One of the principles of Sonicism is:
“A Waveform in one medium holds meaning in second”
A wave is the movement of energy through a medium. We are most familiar with 'sound', which is the motion of energy as waves in air. A wave can be analyzed mathematically through a process called Fourier analysis. Those results can be visually represented in a spectrum. A spectrum is an analytical artifact, a visual representation of the results of Fourier analysis. It is also a tool that allows for intuitive reckoning with the structure of the wave.
This is a spectral analysis taken from a fragment of whale song.
I use Sonic Visualiser, because it is awesome and because it is free. I remember seeing pitch analysis of whale song as an undergrad in a music theory lecture. Later reading of Robert Cogan showed how spectral analysis could be used for musical thinking.
The Y-axis of a spectrum (whether music or any other wave) represents frequency - think of it as the keys on a piano, with 'up' being 'higher'. The width of these buckets is an important consideration. On a piano, each key represents a half step. There are obviously an infinite degree of smaller steps in between each recognized pitch, and the same is true of the frequency buckets used for Fourier analysis.
[Now is not the time to get in to details about the well-tempered systems, plural, used on the piano over the past 4 centuries. Suffice to say that the above statement referring to equal half steps is incorrect by ommission. ]
So we define the granularity of the frequencies that will be represented in the analysis. A standard default is 1026 across the audible spectrum, roughly considered 20 - 20,000 hz. That math is beyond me, but it means that some equal distribution of frequency is assumed.
The X-axis represents time. Just as we broke down the frequency range into buckets, so we break time into discrete windows. Each window of time captures the frequencies present in each bucket at that instant. From this information, our analytical tool paints a pretty picture.
Fourier analysis is based on the insight that a complex wave can be represented as the sum of many sine waves. A complex form is revealed as a series of discrete waves, each represented at a particular frequency. The width of the Y-axis frequency buckets in the spectrum determines how precise we can be in isolating each discrete wave. If those waves were added back together, the peaks and troughs would enhance or cancel each other, and the original complex waveform would be re-calculated.
Fourier analysis assumes that the wave is unchanging after the first period. Music obviously *does* change over time, as do most complex wave patterns. Fast Fourier Transform (FFT) performs Fourier analysis on each window of time, and then sequences those slices of time together.
The results of Fourier analysis can be reversed to generate the original sound. They can also be manipulated before engineering the sound. Visual forms can be constructed to create new waveforms.This is a particularly rich source of compositional inspiration.
Back to Sonicism. It matters not if the wave under analysis is taken from sound (energy vibrating in air) , from ocean (energy vibrating in water) from the sun (energy vibrating in the electromagnetic spectrum). If the wave can be represented mathematically, it can be engineered in any other medium.

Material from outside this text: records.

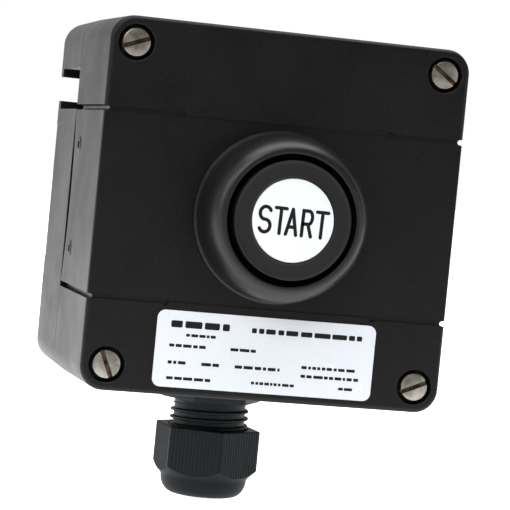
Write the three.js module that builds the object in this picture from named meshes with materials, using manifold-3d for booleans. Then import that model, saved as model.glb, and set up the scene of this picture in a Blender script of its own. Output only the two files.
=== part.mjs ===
// Single push button station: a square moulded box in two halves, a guarded flush push button with its
// contact block on the front half, and a cable gland under the rear half.
// Units are millimetres. Every piece is built in the box frame: the origin is the centre of the rear
// mounting face, +x is right, +y is up and +z points out of the wall, towards the person who presses.
// The root group then turns that frame so that the exported part has +Z up and its front facing -Y.
import * as THREE from "three";
import { mergeVertices } from "three/addons/utils/BufferGeometryUtils.js";
import Module from "manifold-3d";

const wasm = await Module();
wasm.setup();

// ---- Driving dimensions -------------------------------------------------------------------------

// Box
const FACE_HALF = 46; // half width and half height of the front face
const SEAM_HALF = 46.35; // the same at the joint between the halves, wider by the mould draft
const BACK_HALF = 46.2; // the same at the rear mounting face
const CORNER_RADIUS = 6;
const BOX_DEPTH = 74.5;
const SEAM_Z = 33.5; // height of the joint above the wall
const SEAM_GAP = 0.3;
const COVER_WALL = 4;
const REAR_WALL = 4.5;
const CHAMBER_HALF = 42; // half width of the sealed inner chamber
const PLAIN_CORNER = 32.3; // where the solid corners start, on both sides of the corner
const SLOT_CORNER_X = 30.3; // the same for the two corners that also hold a mounting recess
const SLOT_CORNER_Y = 18.3;
const SIDE_PANEL = { halfHeight: 19, depth: 0.35 }; // shallow panel in each side of the rear housing
// Offsets from the chamber's outline of the gasket and of the groove that it lies in
const GASKET = { inner: 1.2, outer: 2.8, thickness: 1.75 };
const GASKET_GROOVE = { inner: 0.9, outer: 3.1, depth: 2 };

// Front face
const ZONE_HALF = 23; // the middle zone of the face lies between y = -23 and y = +23
const ZONE_RECESS = 0.35;
const GROOVE_WIDTH = 1.4; // groove down the cover's side at both edges of the zone
const CHANNEL = { length: 19.5, depth: 0.55, endRadius: 1, endDepth: 0.75 }; // it runs on over the face
const FRONT_EDGE = 1.2; // radius of the edge round the front face
const SIDE_BOSS = { y: 13.3, z: SEAM_Z + 9.7, half: [0.45, 2.4, 2.2], slit: [1.2, 1.7, 2.2] };
const ARCH = { halfSpan: 22, rise: 3, depth: 1.2 }; // lip in the cover's rear edge, between the grooves
const LABEL = { width: 56, height: 19, y: -34.4, radius: 2, thickness: 0.3 };

// Cover screws: M4 cheese head, captive in the corners
const SCREW_SPACING = 79;
const SCREW = { head: 3.5, headHeight: 2.6, shank: 2, hole: 2.5, length: 52, slot: 1.1, slotDepth: 1.1 };
const SCREW_HOLE_END = 10; // bottom of the screw holes in the rear housing
const SCREW_TURNS = { top_left: 21, top_right: -36, bottom_left: -67, bottom_right: 23 }; // degrees
const COUNTERBORE = { radius: 4.4, depth: 4.15 };
const INSERT = { radius: 3, bore: 2.25, length: 8 };

// Mounting recesses, top left and bottom right
const RECESS = { inner: 34.2, low: 22.5, high: 33.3 };
const SLOT_HALF_WIDTH = 3.25;
const SLOT_END = 39; // distance of the slot's round end from the box centre

// Button
const BUTTON_TRAVEL = 4;
const COLLAR = {
  flange: 21.5, root: 20.9, top: 14.2, bore: 16.15, floor: 0.8, shank: 14.9, shankLength: 12, stemHole: 4.3,
};
const COLLAR_GASKET = { inner: 17.5, outer: 20, top: 0.65 };
const LOCK_NUT = { lug: 19, notch: 17.4, lugs: 8, thickness: 4.5 };
const CAP = { radius: 14.55, top: 15.2, recess: 10.5, recessDepth: 1.2, skirt: 6, wall: 1.55, plate: 2.5 };
const DISC = { radius: 10.2, top: 15, thickness: 0.75 };
const STEM_RADIUS = 3.5;
const STEM_END = -11.3; // rear end of the stem from the front face: pressed, it just clears the block
const RETURN_SPRING = { radius: 5.3, wire: 1, rear: -9.7, front: 7.7, turns: 5 };

// Contact block
const BLOCK = { halfX: 15, halfY: 20, front: 58.9, rear: 31.1, corner: 1.5, coverPlate: 1.8 };
const ADAPTER = { halfX: 18, halfY: 20, corner: 2, skirt: 17.2, overlap: 2.6, hole: 5 };
const SWITCH_CHAMBER = { halfX: 12, halfY: 10.5, roof: 2, plungerHole: 3.4 };
const TERMINAL_POCKET = { halfX: 2.8, inner: 9, outer: 17.6, front: 52.4, access: 3.1 };
const WIRE_MOUTH = { halfX: 2, inner: 17, rear: 41.4, front: 45.4 };
const CONTACT_X = 7.5;
const TERMINAL_Y = 14.2;
const STRIP = 0.8; // thickness of the contact strips and bridges
const FIXED_CONTACT = { inner: 5.6, riser: 10.6, outer: 17.2, terminalZ: 40, width: 5, hole: 1.9 };
const TERMINAL_SCREW = { head: 2.4, shank: 1.6, length: 6, slot: 0.8 };
const BRIDGE_FRONT = 50.5;
const BRIDGE = { width: 4, length: 18 };
const PLUNGER = { radius: 2.9, rear: 42, windowHalf: 2.3 };
const PLUNGER_ARM = { halfX: 10, halfY: 2, rear: 42.5, front: 53 };
const CONTACT_SPRING = { radius: 2.2, wire: 0.6, rear: 31.3, front: 41.7, turns: 4 };

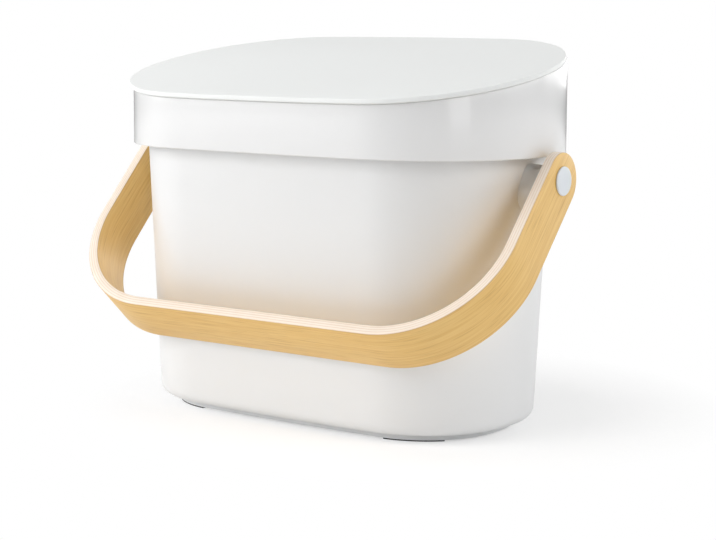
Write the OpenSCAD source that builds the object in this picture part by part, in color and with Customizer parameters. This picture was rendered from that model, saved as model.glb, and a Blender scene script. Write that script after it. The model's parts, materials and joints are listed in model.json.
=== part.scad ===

When NASA releases ‘The Sounds of Jupiter”, we should not imagine a giant booming noise emanating across the solar system. Well, we should imagine that, because that would be cool. But what has really happened is a representation of the electromagnetic wave as a sound wave. This process, moving waves across medium, is called Transduction.
There’s a bit of coinage going on there, I use the term very loosely. A very familiar transducer is the mechanism in the human ear that takes energy waves in air and reforms them as electrical impulses in the human brain. The HiFi speaker does the same thing, taking electrical impulses from the piezo mechanism on the LP needle and groove, transferring them into vibrations on the speaker cone which then activate energy in the air.
If we were to take the direct values of the electromagnetism of the sun and represent directly as sound, it would be outside the audible spectrum. The values need to be mathematically modeled so that they appear within the desired range of the target medium. This process, we call Transposition ( a solid musical term). The maths are complex because an octave is exponential not linear: always twice the frequency. So 800 is an octave above 400 (difference of 400). 8000 is an octave above 4000 (difference of 4000).
And the octave is a relationship worth preserving in any medium.
Transduction and Transposition gives the artist a powerful set of concepts and tools. I write ‘music’ that is ultimately intended for electromagnetic ‘performance’. It is not ‘heard’. It is not really experienced . The musical forms exist only within the electromagnetic spectrum. (See notes on Voices of the Noosphere, for radio telescope and didgeridoo as well as Keynote Address on Music as Cultural Dialogue, which I presented at UNESCO in 2010
What if we create waveforms that would be 'played' within the Earth, a controlled seismic event? Or establish and control standing waves on the surface of a lake - like an enormous chinese water bowl. Light patterns that are the direct corrollary to a piece of music - not just a laser show, but the actual transposition of sound to light? The process is like some geomantic matrix, rich in the capability to psychogeographically manipulate the environment/noosphere.
I imagine this is how we will identify ET culture. Their ‘instruments’ will be galactic, manipulation of gravity waves, structures of electromagnetism, formulation of time.